START RECORD SET

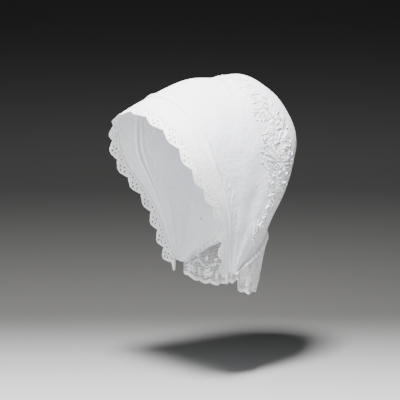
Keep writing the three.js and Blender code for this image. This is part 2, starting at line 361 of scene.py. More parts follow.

END RECORD SET
START RECORD SET

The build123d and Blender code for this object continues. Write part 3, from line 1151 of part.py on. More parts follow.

END RECORD SET
START RECORD SET

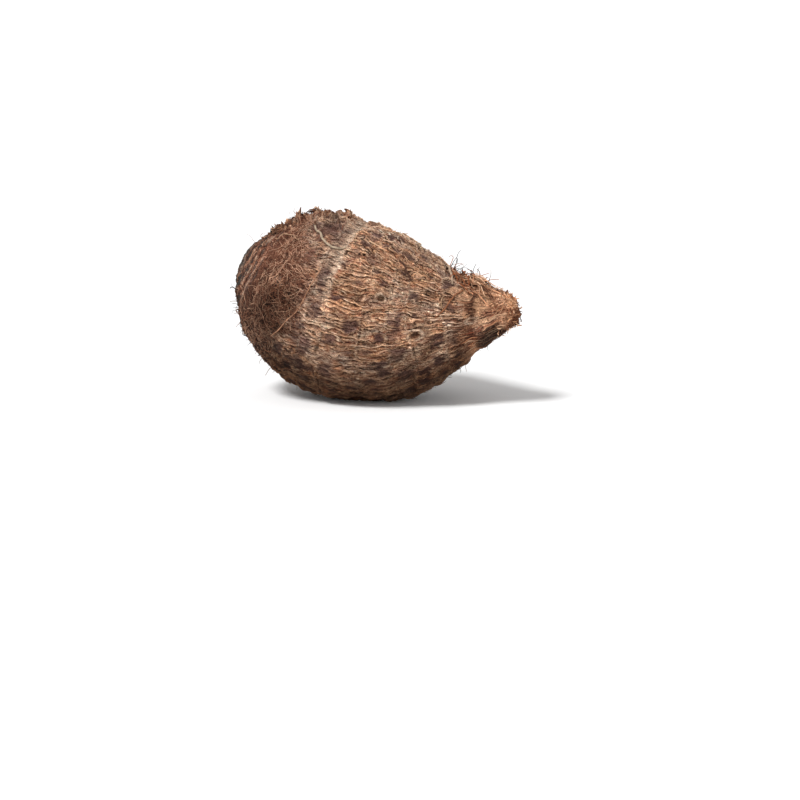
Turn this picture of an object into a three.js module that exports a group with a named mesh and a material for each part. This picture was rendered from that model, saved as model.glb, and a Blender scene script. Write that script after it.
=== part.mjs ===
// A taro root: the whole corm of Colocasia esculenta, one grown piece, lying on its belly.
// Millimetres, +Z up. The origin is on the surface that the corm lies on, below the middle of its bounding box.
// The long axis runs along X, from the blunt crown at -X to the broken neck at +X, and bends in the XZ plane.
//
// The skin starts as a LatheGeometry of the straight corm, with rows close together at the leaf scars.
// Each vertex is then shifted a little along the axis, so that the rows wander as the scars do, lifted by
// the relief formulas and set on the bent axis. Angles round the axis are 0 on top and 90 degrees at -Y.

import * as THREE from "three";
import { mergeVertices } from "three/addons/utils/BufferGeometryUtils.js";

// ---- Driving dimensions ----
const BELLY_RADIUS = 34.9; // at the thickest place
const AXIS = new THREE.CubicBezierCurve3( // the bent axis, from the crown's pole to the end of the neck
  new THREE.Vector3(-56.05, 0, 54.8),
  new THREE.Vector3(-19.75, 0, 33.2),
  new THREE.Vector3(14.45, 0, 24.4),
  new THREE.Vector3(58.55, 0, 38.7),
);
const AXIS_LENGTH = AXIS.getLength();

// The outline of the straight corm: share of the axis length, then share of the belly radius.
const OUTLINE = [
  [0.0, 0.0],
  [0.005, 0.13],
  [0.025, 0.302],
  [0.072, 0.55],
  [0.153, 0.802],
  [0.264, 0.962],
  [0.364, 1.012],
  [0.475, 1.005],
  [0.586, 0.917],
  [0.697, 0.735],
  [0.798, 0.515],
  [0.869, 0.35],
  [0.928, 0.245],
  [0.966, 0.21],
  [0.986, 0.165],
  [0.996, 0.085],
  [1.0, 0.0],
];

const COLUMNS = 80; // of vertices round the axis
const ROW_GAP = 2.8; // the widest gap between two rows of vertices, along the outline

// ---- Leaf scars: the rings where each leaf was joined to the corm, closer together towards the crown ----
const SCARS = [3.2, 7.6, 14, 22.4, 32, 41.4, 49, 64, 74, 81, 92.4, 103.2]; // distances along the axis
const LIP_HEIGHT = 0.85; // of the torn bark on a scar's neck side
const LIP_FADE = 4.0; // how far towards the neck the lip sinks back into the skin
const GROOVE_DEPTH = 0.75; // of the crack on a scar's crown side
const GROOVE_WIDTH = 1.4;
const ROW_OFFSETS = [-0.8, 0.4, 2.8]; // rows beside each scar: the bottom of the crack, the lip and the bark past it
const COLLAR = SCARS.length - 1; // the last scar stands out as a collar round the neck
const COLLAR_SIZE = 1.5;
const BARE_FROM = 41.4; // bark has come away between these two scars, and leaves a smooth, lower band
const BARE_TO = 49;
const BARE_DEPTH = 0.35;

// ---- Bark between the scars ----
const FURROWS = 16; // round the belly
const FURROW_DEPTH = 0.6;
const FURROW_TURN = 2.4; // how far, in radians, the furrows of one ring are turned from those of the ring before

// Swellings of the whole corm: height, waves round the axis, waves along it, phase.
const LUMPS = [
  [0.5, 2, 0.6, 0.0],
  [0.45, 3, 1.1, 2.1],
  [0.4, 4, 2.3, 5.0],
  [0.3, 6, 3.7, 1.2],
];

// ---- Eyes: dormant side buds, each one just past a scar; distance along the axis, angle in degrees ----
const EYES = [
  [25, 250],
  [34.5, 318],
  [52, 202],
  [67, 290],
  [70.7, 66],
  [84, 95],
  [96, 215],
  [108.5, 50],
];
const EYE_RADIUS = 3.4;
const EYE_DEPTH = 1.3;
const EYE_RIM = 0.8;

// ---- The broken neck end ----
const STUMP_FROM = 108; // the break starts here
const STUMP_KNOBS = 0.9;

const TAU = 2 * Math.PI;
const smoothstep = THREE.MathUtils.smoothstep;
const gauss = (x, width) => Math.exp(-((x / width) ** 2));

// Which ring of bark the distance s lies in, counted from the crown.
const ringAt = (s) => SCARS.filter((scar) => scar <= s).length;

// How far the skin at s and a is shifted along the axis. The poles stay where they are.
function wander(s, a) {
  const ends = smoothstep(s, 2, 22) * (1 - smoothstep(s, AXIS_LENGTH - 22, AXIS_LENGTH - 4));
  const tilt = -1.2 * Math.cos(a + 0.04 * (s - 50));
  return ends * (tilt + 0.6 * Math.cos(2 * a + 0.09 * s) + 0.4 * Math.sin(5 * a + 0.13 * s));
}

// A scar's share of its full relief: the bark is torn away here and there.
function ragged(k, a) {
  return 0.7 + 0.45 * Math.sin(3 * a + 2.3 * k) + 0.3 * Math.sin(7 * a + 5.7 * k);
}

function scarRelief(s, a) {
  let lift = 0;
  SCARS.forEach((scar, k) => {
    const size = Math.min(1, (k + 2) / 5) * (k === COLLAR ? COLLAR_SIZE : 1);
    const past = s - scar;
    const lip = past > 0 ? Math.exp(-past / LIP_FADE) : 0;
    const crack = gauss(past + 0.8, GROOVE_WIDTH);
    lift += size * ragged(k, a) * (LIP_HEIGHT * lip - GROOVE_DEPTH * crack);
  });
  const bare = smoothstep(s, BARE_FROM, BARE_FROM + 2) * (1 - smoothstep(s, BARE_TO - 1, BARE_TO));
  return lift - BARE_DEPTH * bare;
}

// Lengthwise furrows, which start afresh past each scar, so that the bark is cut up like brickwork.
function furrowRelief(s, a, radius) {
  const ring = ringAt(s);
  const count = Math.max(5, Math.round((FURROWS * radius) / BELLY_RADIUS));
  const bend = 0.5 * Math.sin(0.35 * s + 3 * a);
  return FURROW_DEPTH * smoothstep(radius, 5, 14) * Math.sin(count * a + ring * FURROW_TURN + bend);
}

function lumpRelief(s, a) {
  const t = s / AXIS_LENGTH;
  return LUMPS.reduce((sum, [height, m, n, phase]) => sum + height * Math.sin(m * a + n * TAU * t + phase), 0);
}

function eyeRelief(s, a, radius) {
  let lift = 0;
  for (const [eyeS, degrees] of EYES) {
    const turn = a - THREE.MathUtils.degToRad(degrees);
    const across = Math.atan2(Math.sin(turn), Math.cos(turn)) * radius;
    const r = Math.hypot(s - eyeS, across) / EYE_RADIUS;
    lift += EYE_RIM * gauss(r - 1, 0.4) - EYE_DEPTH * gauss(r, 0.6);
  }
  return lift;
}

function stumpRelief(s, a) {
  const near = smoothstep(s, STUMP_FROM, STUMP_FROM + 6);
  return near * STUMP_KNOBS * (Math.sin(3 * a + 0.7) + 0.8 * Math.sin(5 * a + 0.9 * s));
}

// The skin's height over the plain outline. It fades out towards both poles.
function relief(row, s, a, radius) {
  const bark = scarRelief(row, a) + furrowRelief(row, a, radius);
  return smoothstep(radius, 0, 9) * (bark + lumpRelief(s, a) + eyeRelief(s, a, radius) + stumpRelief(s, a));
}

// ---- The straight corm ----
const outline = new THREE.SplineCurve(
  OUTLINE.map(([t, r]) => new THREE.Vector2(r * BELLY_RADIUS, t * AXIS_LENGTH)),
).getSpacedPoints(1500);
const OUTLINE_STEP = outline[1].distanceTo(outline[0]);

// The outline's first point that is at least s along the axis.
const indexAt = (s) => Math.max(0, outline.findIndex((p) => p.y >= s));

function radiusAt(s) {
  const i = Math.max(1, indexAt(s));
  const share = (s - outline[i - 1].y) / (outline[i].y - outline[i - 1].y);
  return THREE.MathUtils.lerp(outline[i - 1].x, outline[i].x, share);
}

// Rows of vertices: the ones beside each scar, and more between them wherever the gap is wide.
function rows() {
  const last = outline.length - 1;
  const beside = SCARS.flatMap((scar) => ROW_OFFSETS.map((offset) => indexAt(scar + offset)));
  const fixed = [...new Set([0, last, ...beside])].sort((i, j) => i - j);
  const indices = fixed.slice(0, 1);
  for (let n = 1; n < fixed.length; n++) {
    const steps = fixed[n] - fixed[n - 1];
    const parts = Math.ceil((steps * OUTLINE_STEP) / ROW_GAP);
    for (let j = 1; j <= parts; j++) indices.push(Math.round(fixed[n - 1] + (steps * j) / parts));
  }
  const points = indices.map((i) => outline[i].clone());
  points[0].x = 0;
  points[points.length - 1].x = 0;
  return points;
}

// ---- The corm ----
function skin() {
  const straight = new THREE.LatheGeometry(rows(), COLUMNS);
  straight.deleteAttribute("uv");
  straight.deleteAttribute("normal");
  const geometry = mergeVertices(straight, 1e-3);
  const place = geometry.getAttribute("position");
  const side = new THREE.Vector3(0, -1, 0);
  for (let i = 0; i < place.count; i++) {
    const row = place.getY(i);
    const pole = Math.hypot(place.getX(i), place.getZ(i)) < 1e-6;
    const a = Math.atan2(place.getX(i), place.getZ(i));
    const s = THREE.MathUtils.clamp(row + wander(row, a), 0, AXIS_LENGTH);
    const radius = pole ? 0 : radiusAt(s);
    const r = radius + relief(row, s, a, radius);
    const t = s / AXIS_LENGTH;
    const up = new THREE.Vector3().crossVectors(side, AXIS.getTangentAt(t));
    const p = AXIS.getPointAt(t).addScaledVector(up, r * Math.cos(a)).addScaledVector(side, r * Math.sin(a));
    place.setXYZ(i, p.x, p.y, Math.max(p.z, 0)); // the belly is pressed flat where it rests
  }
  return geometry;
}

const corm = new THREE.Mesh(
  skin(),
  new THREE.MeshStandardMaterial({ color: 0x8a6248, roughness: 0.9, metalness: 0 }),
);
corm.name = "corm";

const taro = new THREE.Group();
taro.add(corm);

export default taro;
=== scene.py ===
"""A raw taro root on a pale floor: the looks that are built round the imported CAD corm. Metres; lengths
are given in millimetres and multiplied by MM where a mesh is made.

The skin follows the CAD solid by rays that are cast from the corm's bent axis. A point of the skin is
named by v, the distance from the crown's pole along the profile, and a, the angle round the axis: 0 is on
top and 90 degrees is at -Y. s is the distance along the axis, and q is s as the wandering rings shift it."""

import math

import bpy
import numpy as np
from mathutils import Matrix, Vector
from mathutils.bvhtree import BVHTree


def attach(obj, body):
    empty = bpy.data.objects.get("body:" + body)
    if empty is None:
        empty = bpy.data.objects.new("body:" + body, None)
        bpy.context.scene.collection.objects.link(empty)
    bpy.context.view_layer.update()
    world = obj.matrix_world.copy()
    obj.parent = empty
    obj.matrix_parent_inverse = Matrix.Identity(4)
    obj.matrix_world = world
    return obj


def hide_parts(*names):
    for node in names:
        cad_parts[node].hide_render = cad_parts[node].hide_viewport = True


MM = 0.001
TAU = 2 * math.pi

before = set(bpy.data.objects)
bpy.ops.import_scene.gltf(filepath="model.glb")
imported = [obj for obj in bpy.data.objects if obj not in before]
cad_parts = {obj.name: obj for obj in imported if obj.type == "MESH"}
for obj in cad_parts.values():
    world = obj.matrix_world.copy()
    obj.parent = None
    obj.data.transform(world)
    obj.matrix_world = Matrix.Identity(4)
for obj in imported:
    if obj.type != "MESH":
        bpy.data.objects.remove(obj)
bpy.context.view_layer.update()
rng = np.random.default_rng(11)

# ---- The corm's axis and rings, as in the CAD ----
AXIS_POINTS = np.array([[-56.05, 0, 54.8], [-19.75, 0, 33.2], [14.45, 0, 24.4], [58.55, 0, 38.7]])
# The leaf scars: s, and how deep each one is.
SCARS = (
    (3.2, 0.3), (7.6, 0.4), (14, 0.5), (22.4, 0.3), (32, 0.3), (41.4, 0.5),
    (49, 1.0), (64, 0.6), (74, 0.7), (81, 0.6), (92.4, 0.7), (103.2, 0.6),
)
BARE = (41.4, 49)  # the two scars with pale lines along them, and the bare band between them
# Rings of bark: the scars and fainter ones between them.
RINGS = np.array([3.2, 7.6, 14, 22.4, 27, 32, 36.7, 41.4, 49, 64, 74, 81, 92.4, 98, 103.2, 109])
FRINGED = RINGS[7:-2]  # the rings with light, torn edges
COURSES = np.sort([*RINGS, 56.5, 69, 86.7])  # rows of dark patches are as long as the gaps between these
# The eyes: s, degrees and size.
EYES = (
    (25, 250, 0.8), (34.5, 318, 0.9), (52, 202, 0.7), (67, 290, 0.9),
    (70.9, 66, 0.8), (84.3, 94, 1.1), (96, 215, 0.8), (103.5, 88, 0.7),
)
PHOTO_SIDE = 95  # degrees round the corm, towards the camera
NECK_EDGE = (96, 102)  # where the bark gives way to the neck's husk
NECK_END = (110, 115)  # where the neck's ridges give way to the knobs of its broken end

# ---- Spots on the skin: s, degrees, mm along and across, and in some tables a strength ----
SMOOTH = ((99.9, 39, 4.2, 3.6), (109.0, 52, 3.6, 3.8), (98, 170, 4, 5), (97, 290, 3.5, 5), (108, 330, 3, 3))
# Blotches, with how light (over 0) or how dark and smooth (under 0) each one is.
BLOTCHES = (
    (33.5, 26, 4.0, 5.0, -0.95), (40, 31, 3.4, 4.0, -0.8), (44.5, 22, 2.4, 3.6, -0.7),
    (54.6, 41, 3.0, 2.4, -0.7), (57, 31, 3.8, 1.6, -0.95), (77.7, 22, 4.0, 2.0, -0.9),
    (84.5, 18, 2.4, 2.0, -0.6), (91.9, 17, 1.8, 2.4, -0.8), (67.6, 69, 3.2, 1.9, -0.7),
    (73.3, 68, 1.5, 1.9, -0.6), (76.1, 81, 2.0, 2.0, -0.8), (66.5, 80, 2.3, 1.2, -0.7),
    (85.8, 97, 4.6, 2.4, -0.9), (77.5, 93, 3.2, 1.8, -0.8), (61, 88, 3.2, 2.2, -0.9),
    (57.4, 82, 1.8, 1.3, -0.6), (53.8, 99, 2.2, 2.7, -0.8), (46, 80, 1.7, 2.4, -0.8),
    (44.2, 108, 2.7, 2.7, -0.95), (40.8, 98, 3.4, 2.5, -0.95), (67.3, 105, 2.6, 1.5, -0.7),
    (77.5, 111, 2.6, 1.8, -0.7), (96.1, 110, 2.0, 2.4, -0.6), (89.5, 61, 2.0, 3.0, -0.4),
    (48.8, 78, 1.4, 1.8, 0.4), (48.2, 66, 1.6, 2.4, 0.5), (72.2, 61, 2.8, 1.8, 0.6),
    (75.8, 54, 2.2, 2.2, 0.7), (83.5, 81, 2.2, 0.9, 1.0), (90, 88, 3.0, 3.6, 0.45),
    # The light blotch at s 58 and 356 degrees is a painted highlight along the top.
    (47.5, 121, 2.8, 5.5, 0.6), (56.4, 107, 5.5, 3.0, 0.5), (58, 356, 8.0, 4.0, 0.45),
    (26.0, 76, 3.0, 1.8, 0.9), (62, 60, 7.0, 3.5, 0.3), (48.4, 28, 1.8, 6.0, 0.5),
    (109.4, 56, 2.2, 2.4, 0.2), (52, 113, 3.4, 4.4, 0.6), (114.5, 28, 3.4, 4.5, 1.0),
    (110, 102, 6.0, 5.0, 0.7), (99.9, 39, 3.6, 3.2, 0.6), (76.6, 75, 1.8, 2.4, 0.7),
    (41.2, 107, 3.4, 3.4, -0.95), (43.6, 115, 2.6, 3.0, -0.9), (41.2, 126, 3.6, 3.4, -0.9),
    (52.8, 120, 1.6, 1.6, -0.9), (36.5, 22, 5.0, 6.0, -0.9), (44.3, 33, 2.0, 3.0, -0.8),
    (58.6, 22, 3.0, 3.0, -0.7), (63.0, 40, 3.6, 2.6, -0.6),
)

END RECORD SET

* _WORK TO DO_:
Write out only the lines that run from the line containing "const corm = new" through the line containing "rng = np.random.default_rng(11)", both included, exactly as they appear above.

* _TASK RESULT_:
const corm = new THREE.Mesh(
  skin(),
  new THREE.MeshStandardMaterial({ color: 0x8a6248, roughness: 0.9, metalness: 0 }),
);
corm.name = "corm";

const taro = new THREE.Group();
taro.add(corm);

export default taro;
=== scene.py ===
"""A raw taro root on a pale floor: the looks that are built round the imported CAD corm. Metres; lengths
are given in millimetres and multiplied by MM where a mesh is made.

The skin follows the CAD solid by rays that are cast from the corm's bent axis. A point of the skin is
named by v, the distance from the crown's pole along the profile, and a, the angle round the axis: 0 is on
top and 90 degrees is at -Y. s is the distance along the axis, and q is s as the wandering rings shift it."""

import math

import bpy
import numpy as np
from mathutils import Matrix, Vector
from mathutils.bvhtree import BVHTree


def attach(obj, body):
    empty = bpy.data.objects.get("body:" + body)
    if empty is None:
        empty = bpy.data.objects.new("body:" + body, None)
        bpy.context.scene.collection.objects.link(empty)
    bpy.context.view_layer.update()
    world = obj.matrix_world.copy()
    obj.parent = empty
    obj.matrix_parent_inverse = Matrix.Identity(4)
    obj.matrix_world = world
    return obj


def hide_parts(*names):
    for node in names:
        cad_parts[node].hide_render = cad_parts[node].hide_viewport = True


MM = 0.001
TAU = 2 * math.pi

before = set(bpy.data.objects)
bpy.ops.import_scene.gltf(filepath="model.glb")
imported = [obj for obj in bpy.data.objects if obj not in before]
cad_parts = {obj.name: obj for obj in imported if obj.type == "MESH"}
for obj in cad_parts.values():
    world = obj.matrix_world.copy()
    obj.parent = None
    obj.data.transform(world)
    obj.matrix_world = Matrix.Identity(4)
for obj in imported:
    if obj.type != "MESH":
        bpy.data.objects.remove(obj)
bpy.context.view_layer.update()
rng = np.random.default_rng(11)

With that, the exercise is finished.